Interviews with Immigrants & Refugees in Metro Phoenix

This Migration & Culture digital ethnography project takes its inspiration and design from a terrific book about migrants in the borough of Queens in New York City.

 

Crossing the BLVD: 
Strangers, Neighbors, Aliens in a New America

 


by Warren Lehrer & Judith Sloan 
(Norton 2003) 

In spring 2005 we were lucky enough to have author/artist Judith Sloan visit with our class. She presented some of the interview stories from the book, and gave us some pointers for doing our own interviews.

See their awesome web site at www.earsay.org


As a model for our own collaborative project, we draw inspiration from the authors’ fascinating interviews with recent immigrants and refugees who have settled in Queens, a borough of New York City, one of the most diverse places on earth! We also  take inspiration from the book’s exciting graphics and informative factual asides and explanations to create our own web-based migrant interview stories.

 

Sandra Day O'Connor US Courthouse
Sandra Day O'Connor US Courthouse

And as our interviews show, migrants come from many countries and world regions, although the majority of the Valley's migrants have origins in neighboring Mexico. Every week dozens of these Phoenix area migrants become newly minted US citizens in emotional and moving ceremonies at the federal courthouse downtown and at other sites. It is worth noting that many of the students who enroll in this class are themselves immigrants or refugees, or grew up in migrant households, mirroring the growing percentage of the Valley's foreign-born and first-generation residents). Others have a spouse, partner, or even children who are migrants. Every student's ancestors migrated to the United States at some point in history, whether recently or long ago (students document their ancestral migrations in their Family Migration Artifact projects elsewhere in their web portfolios.)

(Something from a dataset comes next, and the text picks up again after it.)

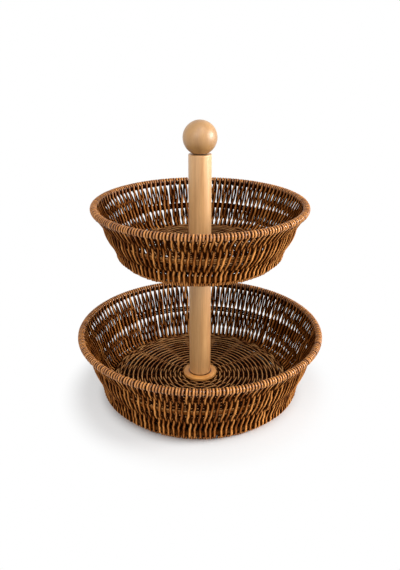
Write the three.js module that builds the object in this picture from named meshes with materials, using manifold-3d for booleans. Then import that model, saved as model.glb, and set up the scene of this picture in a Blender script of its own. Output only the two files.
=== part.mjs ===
// Two-tier serving basket: two flared wicker baskets clamped on a turned wooden pole with a ball finial.
// Millimetres, +Z up. The origin is the centre of the lower basket's bottom edge, on the table.

import * as THREE from 'three';
import { mergeVertices } from 'three/addons/utils/BufferGeometryUtils.js';
import Module from 'manifold-3d';

const wasm = await Module();
wasm.setup();

// Clearances
const FIT = 0.3; // between pieces that are woven, pushed or seated together
const RODS_APART = 0.2; // between neighbouring middle rods

// Wicker sizes shared by both baskets
const STRAND = 2.8; // thickness of one wall strand
const STRAND_GROOVE = 1.9; // depth of the grooves between the outer strands, at the middle rods and the rim
const HOOP_GROOVE = 1.6; // and at the base hoop
const RIM_CORE_RADIUS = 2.5;
const RIM_WRAP = 1.35; // thickness of the strand wound round the rim core
const WRAP_SLIT_DEG = 30; // the wrap is open along the underside of the rim
const RIM_SPREAD = 0.9; // half gap between the strand layers just below the rim
const HUG_STEP = 0.25; // strands follow a rod for longer in steps of this length
const MIDDLE_ROD_RADIUS = 1.15;
const MIDDLE_RODS = 3;
const BASE_HOOP_RADIUS = 4;
const HOOP_DROP = 6.5; // base hoop's centre below the top of the floor
const FLOOR_THICKNESS = 7;
const FLOOR_BORDER = 9; // width of the twisted band round the floor
const SPOKE_BARS = 8; // sticks laid across the floor, two spokes each
const SPOKE_WIDTH = 3.4;
const SPOKE_THICKNESS = 2.6;

// The baskets. Strands are counted in one layer. Heights are from each basket's own bottom edge, radii
// are to the middle of the wall.
const LOWER = {
  name: 'lower',
  strands: 132,
  footRadius: 118.9,
  hoopRadius: 123.1,
  lowCross: { radius: 132.4, height: 33 },
  middle: { radius: 138.4, height: 50 },
  highCross: { radius: 144.2, height: 66.8 },
  rim: { radius: 153.5, height: 86.4 },
  floorHeight: 18.8,
};
const UPPER = {
  name: 'upper',
  strands: 110,
  footRadius: 93.4,
  hoopRadius: 97.2,
  lowCross: { radius: 106.2, height: 22.8 },
  middle: { radius: 112.8, height: 36.6 },
  highCross: { radius: 118.6, height: 50.6 },
  rim: { radius: 128.2, height: 68.4 },
  floorHeight: 17.1,
};

// Pole, discs and ball
const POLE_RADIUS = 14;
const LOWER_POLE_LENGTH = 167.6;
const UPPER_POLE_LENGTH = 108.4;
const POLE_BEVEL = 0.8;
const DISC_RADIUS = 22;
const DISC_THICKNESS = 4;
const BALL_RADIUS = 20.5;
const BALL_SEAT_RADIUS = 10; // flat under the ball

// Metal hardware
const STUD_RADIUS = 3;
const INSERT_WALL = 2;
const INSERT_LENGTH = 12;
const INSERT_SINK = 0.2; // insert's mouth below the wood
const BORE_END = 1.5; // wood bore beyond the insert
const STUD_REACH = 10; // length of thread held in each insert
const SCREW_HEAD_RADIUS = 7;
const SCREW_HEAD_HEIGHT = 3;
const STEEL_WASHER_RADIUS = 9;
const STEEL_WASHER_THICKNESS = 1.2;
const FINIAL_WASHER_RADIUS = 9;
const FINIAL_WASHER_THICKNESS = 0.8;

// Facets
const RING_SIDES = 32;
const WOOD_SIDES = 24;
const METAL_SIDES = 12;
const CORE_SIDES = 6;
const HOOP_SIDES = 8;
const ROD_SIDES = 6;
const WRAP_OUTER_STEPS = 8;
const WRAP_INNER_STEPS = 6;
const BALL_STEPS = 10;

// Materials
const strandLook = { color: 0x7c4a2a, roughness: 0.55, metalness: 0 };
const rodLook = { color: 0x5c3420, roughness: 0.6, metalness: 0 };
const rimLook = { color: 0xa0693a, roughness: 0.45, metalness: 0 };
const floorLook = { color: 0x744628, roughness: 0.6, metalness: 0 };
const woodLook = { color: 0xc99a66, roughness: 0.5, metalness: 0 };
const brassLook = { color: 0xb5934a, roughness: 0.35, metalness: 1 };
const steelLook = { color: 0xa9abad, roughness: 0.3, metalness: 1 };
const fibreLook = { color: 0x4a3a2c, roughness: 0.9, metalness: 0 };

const basketStand = new THREE.Group();

function addMesh(name, geometry, look, z = 0) {
  const mesh = new THREE.Mesh(geometry, new THREE.MeshStandardMaterial(look));
  mesh.name = name;
  mesh.position.z = z;
  basketStand.add(mesh);
}

// Solid of revolution about Z. The profile is a list of Vector2(radius, height), anticlockwise.
// A profile that doesn't begin and end on the axis is closed on itself.
function turned(profile, sides) {
  const onAxis = profile[0].x === 0 && profile.at(-1).x === 0;
  const points = onAxis ? profile : [...profile, profile[0].clone()];
  const geometry = new THREE.LatheGeometry(points, sides);
  geometry.rotateX(Math.PI / 2);
  return geometry;
}

function flatRing(innerRadius, outerRadius, bottom, top, sides) {
  const corners = [
    new THREE.Vector2(innerRadius, bottom),
    new THREE.Vector2(outerRadius, bottom),
    new THREE.Vector2(outerRadius, top),
    new THREE.Vector2(innerRadius, top),
  ];
  return turned(corners, sides);
}

// Shell with upright ribs on its outer face. Ridge and groove lines run up this face by turns, and
// the plain back has RING_SIDES sides. All three lines run from the foot up and have as many points.
function ribbedShell(ridgeLine, grooveLine, backLine, ribs) {
  const positions = [];
  const index = [];
  const addColumns = (count, lineOf) =>
    Array.from({ length: count }, (_, i) => {
      const angle = (i / count) * Math.PI * 2;
      const firstPoint = positions.length / 3;
      for (const { x, y } of lineOf(i)) {
        positions.push(x * Math.sin(angle), -x * Math.cos(angle), y);
      }
      return firstPoint;
    });
  const face = addColumns(2 * ribs, (i) => (i % 2 === 0 ? ridgeLine : grooveLine));
  const back = addColumns(RING_SIDES, () => backLine);

  const addSide = (columns, facesOut) => {
    columns.forEach((column, i) => {
      const next = columns[(i + 1) % columns.length];
      const [a, b] = facesOut ? [column, next] : [next, column];
      for (let row = 0; row < backLine.length - 1; row++) {
        index.push(a + row, b + row, b + row + 1, a + row, b + row + 1, a + row + 1);
      }
    });
  };
  // The edge between face and back: a triangle for each step round, along whichever of the two lags
  const addEdge = (row, facesUp) => {
    let i = 0;
    let j = 0;
    while (i < face.length || j < back.length) {
      const [facePoint, backPoint] = [face[i % face.length] + row, back[j % back.length] + row];
      const faceLags = (i + 1) / face.length <= (j + 1) / back.length;
      i += faceLags ? 1 : 0;
      j += faceLags ? 0 : 1;
      const reached = faceLags ? face[i % face.length] + row : back[j % back.length] + row;
      index.push(...(facesUp ? [facePoint, reached, backPoint] : [backPoint, reached, facePoint]));
    }
  };
  addSide(face, true);
  addSide(back, false);
  addEdge(0, false);
  addEdge(backLine.length - 1, true);

  const geometry = new THREE.BufferGeometry();
  geometry.setAttribute('position', new THREE.Float32BufferAttribute(positions, 3));
  geometry.setIndex(index);
  geometry.computeVertexNormals();
  return geometry;
}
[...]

At this time when anti-immigrant sentiments and policies grab the headlines, it is worth remembering that migrants are our neighbors, friends, coworkers, classmates, professionals, service providers, customers, clients, employers, employees, parents, spouses and children.


Building from the interdisciplinary social science approaches and perspectives on im/migration patterns and processes that we studied in our course, we “document the signs of migratory life, normally hidden within the seemingly mundane, sometimes hideous urban landscape” of  metropolitan Phoenix, aka the Valley of the Sun. We look for migration stories “in the shadows between the superstores” and cookie-cutter residential developments where we find that the global has moved right in to our local communities. In conducting close-to-home expeditions, each student contributed an interview-based case study telling one migrant's story. Taken all together we've created a collaborative, synergistic whole that is more rich and complex than its separate parts. Welcome to this fascinating project!